__Task directions__. Return, word for word, every line that follows.

☆ ☆ ☆ ☆ ☆ ☆ ☆

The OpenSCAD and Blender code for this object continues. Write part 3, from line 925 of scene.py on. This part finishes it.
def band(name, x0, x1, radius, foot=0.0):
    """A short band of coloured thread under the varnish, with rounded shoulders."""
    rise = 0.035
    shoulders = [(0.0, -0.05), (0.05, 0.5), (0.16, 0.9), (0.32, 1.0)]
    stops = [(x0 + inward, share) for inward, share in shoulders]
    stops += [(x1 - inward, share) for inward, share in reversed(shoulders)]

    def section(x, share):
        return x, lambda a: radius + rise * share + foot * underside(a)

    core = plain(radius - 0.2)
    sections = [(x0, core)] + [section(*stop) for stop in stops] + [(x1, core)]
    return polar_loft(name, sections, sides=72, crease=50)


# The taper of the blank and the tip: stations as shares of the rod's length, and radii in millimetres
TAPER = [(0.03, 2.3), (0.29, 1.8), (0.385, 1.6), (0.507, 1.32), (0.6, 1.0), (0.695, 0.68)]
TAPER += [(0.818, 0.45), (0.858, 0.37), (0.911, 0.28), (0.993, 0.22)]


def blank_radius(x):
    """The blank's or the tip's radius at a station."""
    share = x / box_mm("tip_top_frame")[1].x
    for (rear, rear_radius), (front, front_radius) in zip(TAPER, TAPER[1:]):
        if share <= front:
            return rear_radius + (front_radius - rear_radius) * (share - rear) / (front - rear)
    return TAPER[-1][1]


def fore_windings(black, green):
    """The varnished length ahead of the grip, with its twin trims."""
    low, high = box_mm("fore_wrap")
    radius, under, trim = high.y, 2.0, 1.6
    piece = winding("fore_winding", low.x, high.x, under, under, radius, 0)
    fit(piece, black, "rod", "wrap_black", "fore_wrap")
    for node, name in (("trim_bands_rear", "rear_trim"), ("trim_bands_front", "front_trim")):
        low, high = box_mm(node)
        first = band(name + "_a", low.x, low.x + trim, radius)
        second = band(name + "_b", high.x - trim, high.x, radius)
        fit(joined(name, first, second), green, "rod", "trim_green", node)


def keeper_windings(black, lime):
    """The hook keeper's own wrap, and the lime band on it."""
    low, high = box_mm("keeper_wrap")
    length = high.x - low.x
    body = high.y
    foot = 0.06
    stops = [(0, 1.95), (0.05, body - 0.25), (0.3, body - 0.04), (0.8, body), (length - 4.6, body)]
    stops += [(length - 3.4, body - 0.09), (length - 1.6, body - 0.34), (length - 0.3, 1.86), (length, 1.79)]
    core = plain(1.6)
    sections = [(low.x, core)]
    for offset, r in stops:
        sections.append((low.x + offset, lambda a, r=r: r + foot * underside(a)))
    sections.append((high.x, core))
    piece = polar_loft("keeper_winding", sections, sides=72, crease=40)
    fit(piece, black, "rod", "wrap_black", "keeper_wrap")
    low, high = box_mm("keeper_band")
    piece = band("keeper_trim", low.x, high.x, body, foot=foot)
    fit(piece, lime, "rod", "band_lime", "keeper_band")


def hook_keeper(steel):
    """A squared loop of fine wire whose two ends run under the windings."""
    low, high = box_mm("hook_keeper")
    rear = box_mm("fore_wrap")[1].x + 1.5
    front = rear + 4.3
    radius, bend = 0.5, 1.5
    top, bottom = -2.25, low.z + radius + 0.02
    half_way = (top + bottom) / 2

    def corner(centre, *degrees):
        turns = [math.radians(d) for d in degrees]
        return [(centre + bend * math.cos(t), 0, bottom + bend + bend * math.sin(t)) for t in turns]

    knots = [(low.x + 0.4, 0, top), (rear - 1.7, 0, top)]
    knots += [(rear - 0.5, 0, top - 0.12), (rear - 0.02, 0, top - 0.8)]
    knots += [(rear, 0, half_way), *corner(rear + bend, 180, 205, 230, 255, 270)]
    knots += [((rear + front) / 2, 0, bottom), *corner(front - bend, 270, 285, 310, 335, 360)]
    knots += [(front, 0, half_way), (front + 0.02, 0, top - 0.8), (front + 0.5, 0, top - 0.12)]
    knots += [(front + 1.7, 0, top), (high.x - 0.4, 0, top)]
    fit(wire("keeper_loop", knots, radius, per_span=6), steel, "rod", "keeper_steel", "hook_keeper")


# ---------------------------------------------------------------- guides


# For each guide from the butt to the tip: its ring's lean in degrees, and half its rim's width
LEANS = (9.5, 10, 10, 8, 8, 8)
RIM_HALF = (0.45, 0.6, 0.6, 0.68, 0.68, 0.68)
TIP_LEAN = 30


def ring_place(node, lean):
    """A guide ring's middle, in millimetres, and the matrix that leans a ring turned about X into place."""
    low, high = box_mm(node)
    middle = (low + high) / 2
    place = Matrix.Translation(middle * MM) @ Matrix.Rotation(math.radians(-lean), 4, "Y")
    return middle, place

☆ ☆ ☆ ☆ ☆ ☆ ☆

__Task response__.
The OpenSCAD and Blender code for this object continues. Write part 3, from line 925 of scene.py on. This part finishes it.
def band(name, x0, x1, radius, foot=0.0):
    """A short band of coloured thread under the varnish, with rounded shoulders."""
    rise = 0.035
    shoulders = [(0.0, -0.05), (0.05, 0.5), (0.16, 0.9), (0.32, 1.0)]
    stops = [(x0 + inward, share) for inward, share in shoulders]
    stops += [(x1 - inward, share) for inward, share in reversed(shoulders)]

    def section(x, share):
        return x, lambda a: radius + rise * share + foot * underside(a)

    core = plain(radius - 0.2)
    sections = [(x0, core)] + [section(*stop) for stop in stops] + [(x1, core)]
    return polar_loft(name, sections, sides=72, crease=50)


# The taper of the blank and the tip: stations as shares of the rod's length, and radii in millimetres
TAPER = [(0.03, 2.3), (0.29, 1.8), (0.385, 1.6), (0.507, 1.32), (0.6, 1.0), (0.695, 0.68)]
TAPER += [(0.818, 0.45), (0.858, 0.37), (0.911, 0.28), (0.993, 0.22)]


def blank_radius(x):
    """The blank's or the tip's radius at a station."""
    share = x / box_mm("tip_top_frame")[1].x
    for (rear, rear_radius), (front, front_radius) in zip(TAPER, TAPER[1:]):
        if share <= front:
            return rear_radius + (front_radius - rear_radius) * (share - rear) / (front - rear)
    return TAPER[-1][1]


def fore_windings(black, green):
    """The varnished length ahead of the grip, with its twin trims."""
    low, high = box_mm("fore_wrap")
    radius, under, trim = high.y, 2.0, 1.6
    piece = winding("fore_winding", low.x, high.x, under, under, radius, 0)
    fit(piece, black, "rod", "wrap_black", "fore_wrap")
    for node, name in (("trim_bands_rear", "rear_trim"), ("trim_bands_front", "front_trim")):
        low, high = box_mm(node)
        first = band(name + "_a", low.x, low.x + trim, radius)
        second = band(name + "_b", high.x - trim, high.x, radius)
        fit(joined(name, first, second), green, "rod", "trim_green", node)


def keeper_windings(black, lime):
    """The hook keeper's own wrap, and the lime band on it."""
    low, high = box_mm("keeper_wrap")
    length = high.x - low.x
    body = high.y
    foot = 0.06
    stops = [(0, 1.95), (0.05, body - 0.25), (0.3, body - 0.04), (0.8, body), (length - 4.6, body)]
    stops += [(length - 3.4, body - 0.09), (length - 1.6, body - 0.34), (length - 0.3, 1.86), (length, 1.79)]
    core = plain(1.6)
    sections = [(low.x, core)]
    for offset, r in stops:
        sections.append((low.x + offset, lambda a, r=r: r + foot * underside(a)))
    sections.append((high.x, core))
    piece = polar_loft("keeper_winding", sections, sides=72, crease=40)
    fit(piece, black, "rod", "wrap_black", "keeper_wrap")
    low, high = box_mm("keeper_band")
    piece = band("keeper_trim", low.x, high.x, body, foot=foot)
    fit(piece, lime, "rod", "band_lime", "keeper_band")


def hook_keeper(steel):
    """A squared loop of fine wire whose two ends run under the windings."""
    low, high = box_mm("hook_keeper")
    rear = box_mm("fore_wrap")[1].x + 1.5
    front = rear + 4.3
    radius, bend = 0.5, 1.5
    top, bottom = -2.25, low.z + radius + 0.02
    half_way = (top + bottom) / 2

    def corner(centre, *degrees):
        turns = [math.radians(d) for d in degrees]
        return [(centre + bend * math.cos(t), 0, bottom + bend + bend * math.sin(t)) for t in turns]

    knots = [(low.x + 0.4, 0, top), (rear - 1.7, 0, top)]
    knots += [(rear - 0.5, 0, top - 0.12), (rear - 0.02, 0, top - 0.8)]
    knots += [(rear, 0, half_way), *corner(rear + bend, 180, 205, 230, 255, 270)]
    knots += [((rear + front) / 2, 0, bottom), *corner(front - bend, 270, 285, 310, 335, 360)]
    knots += [(front, 0, half_way), (front + 0.02, 0, top - 0.8), (front + 0.5, 0, top - 0.12)]
    knots += [(front + 1.7, 0, top), (high.x - 0.4, 0, top)]
    fit(wire("keeper_loop", knots, radius, per_span=6), steel, "rod", "keeper_steel", "hook_keeper")


# ---------------------------------------------------------------- guides


# For each guide from the butt to the tip: its ring's lean in degrees, and half its rim's width
LEANS = (9.5, 10, 10, 8, 8, 8)
RIM_HALF = (0.45, 0.6, 0.6, 0.68, 0.68, 0.68)
TIP_LEAN = 30


def ring_place(node, lean):
    """A guide ring's middle, in millimetres, and the matrix that leans a ring turned about X into place."""
    low, high = box_mm(node)
    middle = (low + high) / 2
    place = Matrix.Translation(middle * MM) @ Matrix.Rotation(math.radians(-lean), 4, "Y")
    return middle, place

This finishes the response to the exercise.